The management of storm water runoff from sites after the construction phase is important in controlling the impacts on urban water quality. The increase in impervious surfaces such as rooftops, roads, parking lots, and sidewalks due to land development has a number of effects on aquatic systems. First, increases in imperviousness create a corresponding increase in the total volume of storm water runoff from a site. This increase in runoff volume leads to degradation of stream channel habitat and increases the occurrence of flooding. Loss of natural cover has also been associated with stream warming and loss of aquatic biodiversity in urban areas. Runoff from impervious areas can also contain a variety of pollutants that are detrimental to water quality, including sediment, nutrients, road salts, heavy metals, pathogenic bacteria, and petroleum hydrocarbons. Efforts to control the impacts of imperviousness and stormwater runoff are typically in the form of structural and nonstructural management practices that either detain or treat storm water to reduce pollutant levels and control the volume of runoff or prevent initial pollutant loadings.
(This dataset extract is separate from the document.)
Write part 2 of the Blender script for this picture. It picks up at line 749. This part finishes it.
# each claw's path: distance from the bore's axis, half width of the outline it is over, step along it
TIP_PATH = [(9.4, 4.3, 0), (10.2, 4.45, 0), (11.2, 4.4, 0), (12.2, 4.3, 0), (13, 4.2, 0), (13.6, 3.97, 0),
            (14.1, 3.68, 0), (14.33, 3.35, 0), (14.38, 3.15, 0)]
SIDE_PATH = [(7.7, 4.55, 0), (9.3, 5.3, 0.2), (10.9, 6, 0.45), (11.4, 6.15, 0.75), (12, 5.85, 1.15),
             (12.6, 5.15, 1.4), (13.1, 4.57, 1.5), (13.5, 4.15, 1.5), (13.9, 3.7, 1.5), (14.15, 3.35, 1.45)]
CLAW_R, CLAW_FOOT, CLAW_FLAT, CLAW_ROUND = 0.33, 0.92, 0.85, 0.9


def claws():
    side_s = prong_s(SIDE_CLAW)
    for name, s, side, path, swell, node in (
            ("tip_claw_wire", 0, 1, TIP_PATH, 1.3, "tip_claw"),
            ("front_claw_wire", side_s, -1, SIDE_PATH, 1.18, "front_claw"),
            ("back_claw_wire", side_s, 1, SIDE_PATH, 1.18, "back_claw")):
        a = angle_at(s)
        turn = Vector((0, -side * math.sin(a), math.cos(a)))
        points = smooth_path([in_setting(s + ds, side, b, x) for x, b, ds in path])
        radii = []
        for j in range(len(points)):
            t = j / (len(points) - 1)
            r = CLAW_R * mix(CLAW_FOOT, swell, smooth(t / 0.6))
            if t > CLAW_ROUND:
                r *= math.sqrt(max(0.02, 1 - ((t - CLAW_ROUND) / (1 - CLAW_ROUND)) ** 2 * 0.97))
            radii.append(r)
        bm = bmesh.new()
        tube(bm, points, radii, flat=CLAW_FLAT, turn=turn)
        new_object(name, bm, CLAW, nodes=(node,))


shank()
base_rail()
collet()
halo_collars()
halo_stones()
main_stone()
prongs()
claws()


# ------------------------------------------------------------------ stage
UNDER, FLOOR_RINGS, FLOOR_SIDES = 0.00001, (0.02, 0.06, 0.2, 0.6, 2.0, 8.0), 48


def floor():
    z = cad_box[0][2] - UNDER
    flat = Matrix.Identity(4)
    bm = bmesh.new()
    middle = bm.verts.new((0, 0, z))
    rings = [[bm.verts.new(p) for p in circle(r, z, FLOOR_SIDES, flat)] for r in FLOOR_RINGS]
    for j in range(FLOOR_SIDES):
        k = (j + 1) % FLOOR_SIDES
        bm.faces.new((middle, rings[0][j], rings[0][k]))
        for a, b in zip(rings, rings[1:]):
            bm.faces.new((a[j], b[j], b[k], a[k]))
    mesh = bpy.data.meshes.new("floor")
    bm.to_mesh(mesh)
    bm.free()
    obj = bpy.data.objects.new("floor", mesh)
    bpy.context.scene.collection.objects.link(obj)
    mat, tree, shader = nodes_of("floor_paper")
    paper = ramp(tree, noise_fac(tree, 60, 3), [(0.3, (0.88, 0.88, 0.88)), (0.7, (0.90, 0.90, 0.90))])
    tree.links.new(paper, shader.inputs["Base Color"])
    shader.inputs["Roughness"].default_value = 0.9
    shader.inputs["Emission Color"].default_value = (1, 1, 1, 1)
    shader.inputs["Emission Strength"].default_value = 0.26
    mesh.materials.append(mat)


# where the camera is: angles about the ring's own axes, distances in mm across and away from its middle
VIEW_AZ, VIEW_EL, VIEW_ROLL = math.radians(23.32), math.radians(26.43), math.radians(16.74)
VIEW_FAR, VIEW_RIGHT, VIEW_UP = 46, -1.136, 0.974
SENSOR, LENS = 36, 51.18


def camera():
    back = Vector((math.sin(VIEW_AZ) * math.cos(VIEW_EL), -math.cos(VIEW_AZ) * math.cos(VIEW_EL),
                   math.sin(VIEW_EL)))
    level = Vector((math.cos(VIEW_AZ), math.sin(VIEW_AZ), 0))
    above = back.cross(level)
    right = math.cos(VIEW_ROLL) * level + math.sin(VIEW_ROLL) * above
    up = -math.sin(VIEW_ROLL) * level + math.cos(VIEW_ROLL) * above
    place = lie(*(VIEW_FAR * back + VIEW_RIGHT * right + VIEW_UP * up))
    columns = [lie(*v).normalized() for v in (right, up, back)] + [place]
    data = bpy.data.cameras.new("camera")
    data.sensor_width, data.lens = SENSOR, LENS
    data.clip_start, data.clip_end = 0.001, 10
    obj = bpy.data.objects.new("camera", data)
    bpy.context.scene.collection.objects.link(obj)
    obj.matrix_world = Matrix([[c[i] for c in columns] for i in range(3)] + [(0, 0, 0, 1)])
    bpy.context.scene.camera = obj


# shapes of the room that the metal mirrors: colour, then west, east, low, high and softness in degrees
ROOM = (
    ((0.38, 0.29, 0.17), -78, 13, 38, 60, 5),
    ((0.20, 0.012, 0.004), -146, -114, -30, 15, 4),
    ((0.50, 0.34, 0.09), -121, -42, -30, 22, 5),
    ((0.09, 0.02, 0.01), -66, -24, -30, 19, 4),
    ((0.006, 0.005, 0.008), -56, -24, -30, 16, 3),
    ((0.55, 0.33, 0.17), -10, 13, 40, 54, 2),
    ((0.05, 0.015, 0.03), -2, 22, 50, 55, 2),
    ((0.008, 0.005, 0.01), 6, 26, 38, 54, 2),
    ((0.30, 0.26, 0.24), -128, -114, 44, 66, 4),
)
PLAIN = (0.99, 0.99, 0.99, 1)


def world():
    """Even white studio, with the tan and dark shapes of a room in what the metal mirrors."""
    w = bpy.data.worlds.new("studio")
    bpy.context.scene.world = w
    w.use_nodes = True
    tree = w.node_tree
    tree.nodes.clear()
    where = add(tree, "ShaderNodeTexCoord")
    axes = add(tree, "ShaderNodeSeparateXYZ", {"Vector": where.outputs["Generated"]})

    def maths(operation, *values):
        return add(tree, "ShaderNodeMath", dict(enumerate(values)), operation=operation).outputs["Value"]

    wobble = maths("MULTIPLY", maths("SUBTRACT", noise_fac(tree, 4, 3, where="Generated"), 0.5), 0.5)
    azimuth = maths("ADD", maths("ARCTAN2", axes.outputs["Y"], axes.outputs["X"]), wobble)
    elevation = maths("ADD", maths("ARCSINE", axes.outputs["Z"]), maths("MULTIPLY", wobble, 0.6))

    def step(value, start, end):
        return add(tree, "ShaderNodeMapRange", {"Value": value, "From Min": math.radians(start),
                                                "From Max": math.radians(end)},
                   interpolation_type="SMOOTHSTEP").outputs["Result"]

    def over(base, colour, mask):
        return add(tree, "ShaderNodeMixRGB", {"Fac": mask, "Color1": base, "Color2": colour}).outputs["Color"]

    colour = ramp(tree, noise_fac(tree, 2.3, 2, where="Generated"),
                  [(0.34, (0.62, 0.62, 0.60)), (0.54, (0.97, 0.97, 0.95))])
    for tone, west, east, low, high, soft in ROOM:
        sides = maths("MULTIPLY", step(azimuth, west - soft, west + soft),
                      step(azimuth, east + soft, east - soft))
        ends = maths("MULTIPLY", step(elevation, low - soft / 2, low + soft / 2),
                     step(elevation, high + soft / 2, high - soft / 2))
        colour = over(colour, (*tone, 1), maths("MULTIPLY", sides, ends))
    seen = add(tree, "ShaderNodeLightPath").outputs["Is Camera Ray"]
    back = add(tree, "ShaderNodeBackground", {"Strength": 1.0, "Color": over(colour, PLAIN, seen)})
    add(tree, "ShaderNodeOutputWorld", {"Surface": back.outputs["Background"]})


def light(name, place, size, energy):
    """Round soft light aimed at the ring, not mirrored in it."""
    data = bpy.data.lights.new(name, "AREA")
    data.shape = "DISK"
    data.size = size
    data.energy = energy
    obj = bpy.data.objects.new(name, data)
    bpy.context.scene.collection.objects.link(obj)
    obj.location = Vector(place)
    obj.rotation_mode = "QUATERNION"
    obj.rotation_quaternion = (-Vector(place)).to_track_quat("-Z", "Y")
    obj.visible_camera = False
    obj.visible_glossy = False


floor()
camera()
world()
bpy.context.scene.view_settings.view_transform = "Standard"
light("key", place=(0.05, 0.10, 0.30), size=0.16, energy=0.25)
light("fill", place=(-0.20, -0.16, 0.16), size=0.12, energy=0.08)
Structural features such as wet ponds, infiltration basins, and sand filters are the traditional techniques used to treat storm water runoff from developments, and are generally incorporated into projects independent of other design considerations for the project. These structures are commonly referred to as "best management practices" (BMPs). These BMPs generally work by capturing and holding a portion of the runoff and then releasing it slowly over a sufficient period of time to promote settling out of pollutants. This results in improved water quality and reduces the "peak" flow from the site. Also categorized as structural BMPs are grassed channels/swales and filter strips that treat storm water runoff by using vegetation to filter and settle pollutants. Swales and filter strips also function to attenuate post-development peak discharge rates for small storm events when compared to concrete channels as a result of runoff velocity reduction and limited infiltration.
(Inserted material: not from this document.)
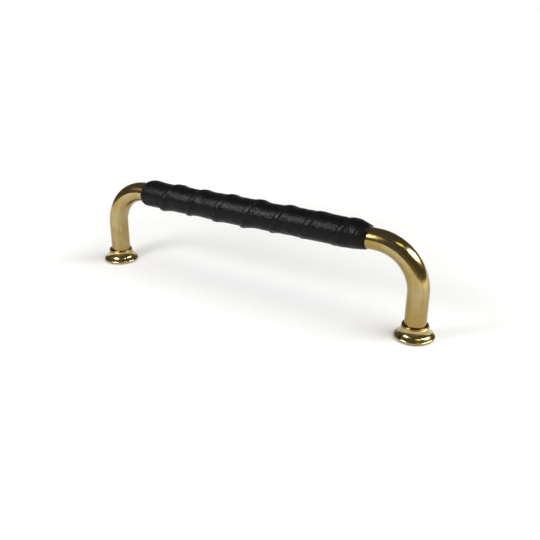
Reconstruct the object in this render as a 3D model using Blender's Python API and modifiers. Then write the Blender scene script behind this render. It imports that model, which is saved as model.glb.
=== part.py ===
"""Bow handle for a cabinet or drawer: a bent brass bar on two turned collars, its grip wound with leather.

The frame is the handle's own: +X along the grip, +Z away from the drawer front, and the origin on the
drawer front midway between the two fixing screws. Every length is in metres.
"""
import math

import bmesh
import bpy

# The bent bar
FOOT_SPACING = 0.128
BAR_DIAMETER = 0.0074
BAR_HEIGHT = 0.0315
BEND_RADIUS = 0.0155

# The blind hole up each end of the bar, at its size before it is tapped for the fixing screw
SCREW_DIAMETER = 0.004
THREAD_PITCH = 0.0007
SCREW_PLAY = 0.0005
TAPPED_HOLE_DEPTH = 0.012
DRILL_POINT_ANGLE = math.radians(118)
COUNTERSINK_WIDTH = 0.0005

# The turned collars: a floor that the bar's end bears on, a round rim, a cove and a rolled lip
COLLAR_FLOOR = 0.0018
NECK_WALL = 0.00043
NECK_HEIGHT = 0.00435
COVE_HEIGHT = 0.00255
COVE_WIDTH = 0.0016
RIM_REACH = 0.0024
RIM_MIDDLE = 0.00082
SHOULDER_WIDTH = 0.0013
SHOULDER_HEIGHT = 0.0007
TOE_WIDTH = 0.0012
LIP_THICKNESS = 0.0006
LIP_STEP = 0.00012
LIP_ARC = (math.radians(110), math.radians(-50))
COVE_ARC = (math.radians(180), math.radians(247))
SHOULDER_ARC = (math.radians(45), 0.0)
TOE_ARC = (0.0, math.radians(-90))

# The leather strip, wound along the grip with each turn's edge lapped over the last turn
BARE_LEFT = 0.0007
BARE_RIGHT = 0.0023
LEATHER_THICKNESS = 0.00097
WINDING_PITCH = 0.0121
FIRST_LAP = 0.0104
LAP_RISE = 0.00065
LAP_CROWN = 0.00006
LAP_STEP = 0.0005
LAP_WIDTH = 0.0030
LAP_FADE = 0.0022
LEFT_END_ROUND = 0.0021
LEFT_END_ARC = (0.0, math.radians(-80))
RIGHT_END_TAPER = 0.0042
RIGHT_EDGE_THICKNESS = 0.0005

# The gap left between pieces that touch
CLEARANCE = 0.0003

# How finely the round forms are faceted
BAR_SIDES = 28
BEND_STEPS = 12
COLLAR_SIDES = 36
LIP_STEPS = 5
COVE_STEPS = 6
SHOULDER_STEPS = 3
TOE_STEPS = 5
WINDING_SIDES = 24
FADE_STEPS = 3
END_STEPS = 7
CUTTER_MARGIN = 0.002
WELD_DISTANCE = 0.000005

# Places that follow from the sizes above
FOOT_X = FOOT_SPACING / 2
BEND_X = FOOT_X - BEND_RADIUS
BEND_Z = BAR_HEIGHT - BEND_RADIUS
BAR_END_Z = COLLAR_FLOOR + CLEARANCE
BORE_RADIUS = BAR_DIAMETER / 2 + CLEARANCE
WRAP_LEFT_X = BARE_LEFT - BEND_X
WRAP_RIGHT_X = BEND_X - BARE_RIGHT
FLAT_RADIUS = BORE_RADIUS + LEATHER_THICKNESS
CREST_RADIUS = FLAT_RADIUS + LAP_RISE

BRASS_COLOR = (0.58, 0.42, 0.17, 1.0)
LEATHER_COLOR = (0.012, 0.012, 0.013, 1.0)


def clear_scene():
    """Remove everything that the file holds at the start."""
    for item in list(bpy.data.objects):
        bpy.data.objects.remove(item, do_unlink=True)


def make_collection(name):
    """Return a new collection linked to the scene."""
    collection = bpy.data.collections.new(name)
    bpy.context.scene.collection.children.link(collection)
    return collection


def make_material(name, color, roughness, metallic):
    """Return a Principled material of one plain finish."""
    material = bpy.data.materials.new(name)
    material.use_nodes = True
    material.diffuse_color = color
    shader = material.node_tree.nodes["Principled BSDF"]
    shader.inputs["Base Color"].default_value = color
    shader.inputs["Roughness"].default_value = roughness
    shader.inputs["Metallic"].default_value = metallic
    return material


def add_object(name, data, collection):
    """Link a new object for some mesh or curve data into a collection."""
    item = bpy.data.objects.new(name, data)
    collection.objects.link(item)
    return item


def smooth(mesh, angle=math.radians(35)):
    """Shade a mesh smooth, with its real edges kept sharp."""
    mesh.shade_smooth()
    mesh.set_sharp_from_angle(angle=angle)


def evaluated_mesh(item):
    """Return a new mesh of an object with its modifiers worked out."""
    depsgraph = bpy.context.evaluated_depsgraph_get()
    return bpy.data.meshes.new_from_object(item.evaluated_get(depsgraph))


def elliptic_arc(center, radii, span, steps):
    """Return the points of an elliptic arc from the first to the last angle of its span, both included."""
    turns = [span[0] + (span[1] - span[0]) * index / steps for index in range(steps + 1)]
    return [(center[0] + radii[0] * math.cos(turn), center[1] + radii[1] * math.sin(turn)) for turn in turns]


def weld(mesh):
    """Join a mesh's doubled points and face it outwards."""
    body = bmesh.new()
    body.from_mesh(mesh)
    bmesh.ops.remove_doubles(body, verts=body.verts, dist=WELD_DISTANCE)
    bmesh.ops.recalc_face_normals(body, faces=body.faces)
    body.to_mesh(mesh)
    body.free()


def turned_solid(name, outline, collection, axis, sides):
    """Turn an outline of (radius, place along the axis) points about the Z or the X axis.

    An outline that starts and ends on the axis is a full body, and any other is closed into a ring.
    """
    mesh = bpy.data.meshes.new(name)
    if axis == "Z":
        points = [(radius, 0.0, place) for radius, place in outline]
    else:
        points = [(place, 0.0, radius) for radius, place in outline]
    edges = [(index, index + 1) for index in range(len(points) - 1)]
    if outline[0][0] > 0.0:
        edges.append((len(points) - 1, 0))
    mesh.from_pydata(points, edges, [])
    item = add_object(name, mesh, collection)
    screw = item.modifiers.new("turning", "SCREW")
    screw.axis = axis
    screw.angle = math.tau
    screw.steps = sides
    screw.render_steps = sides
    screw.use_merge_vertices = True
    screw.merge_threshold = WELD_DISTANCE
    solid = evaluated_mesh(item)
    solid.name = name
    bpy.data.objects.remove(item)
    weld(solid)
    smooth(solid)
    return add_object(name, solid, collection)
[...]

Detention controls, or dry detention ponds, fill up during storms but they discharge completely and are dry during the periods between storms. With proper design and maintenance, dry ponds can be used for recreation when they are dry. Retention controls are known as wet ponds since they maintain a permanent pool of water between storms. The banks and outlet of a wet pond are constructed to provide for storage and subsequent slow release of storm water runoff. Wet ponds look much like any other pond, and with careful attention to design and maintenance, they can serve as an attractive water feature in residential and commercial developments. Infiltration basins also collect storm water runoff, but rather than release the water gradually, they hold the water and allow it (and any pollutants) to infiltrate into the ground. Proper design and construction of infiltration basins are vital to achieve capture of polluted runoff in the soil path and prevent percolation into ground water.
Land intensive or expensive structural management practices can be avoided or reduced in size if the amount of runoff and entrained pollutants are minimized by the design of the project. Generally, it is cheaper and more effective to implement design elements that prevent or reduce the generation of storm water runoff, and/or pollutants at the source. Design aspects such as minimizing impervious surfaces, building in the least sensitive areas of the site, preserving natural streams and riparian buffers, directing runoff over vegetated areas, and providing open space all help to reduce the need for structural controls.
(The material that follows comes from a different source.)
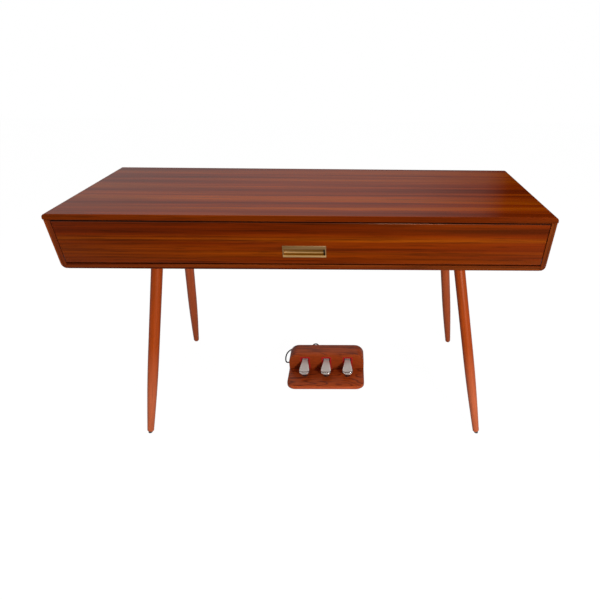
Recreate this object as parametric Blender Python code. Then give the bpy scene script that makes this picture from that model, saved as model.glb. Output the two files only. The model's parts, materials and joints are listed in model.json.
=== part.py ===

At this time there are no specific requirements for post-construction structural or non-structural controls for new developments or significant re-developments in the Papillion Creek Watershed. However, the Watershed Master Planning Effort will address the issues of regional detention verses on-site detention that will have an impact on all new developments and significant re-developments. In addition to the Master Planning Effort, the Greater Omaha Metropolitan Stormwater Design Manual is scheduled for revision and will include design specifications for structural controls.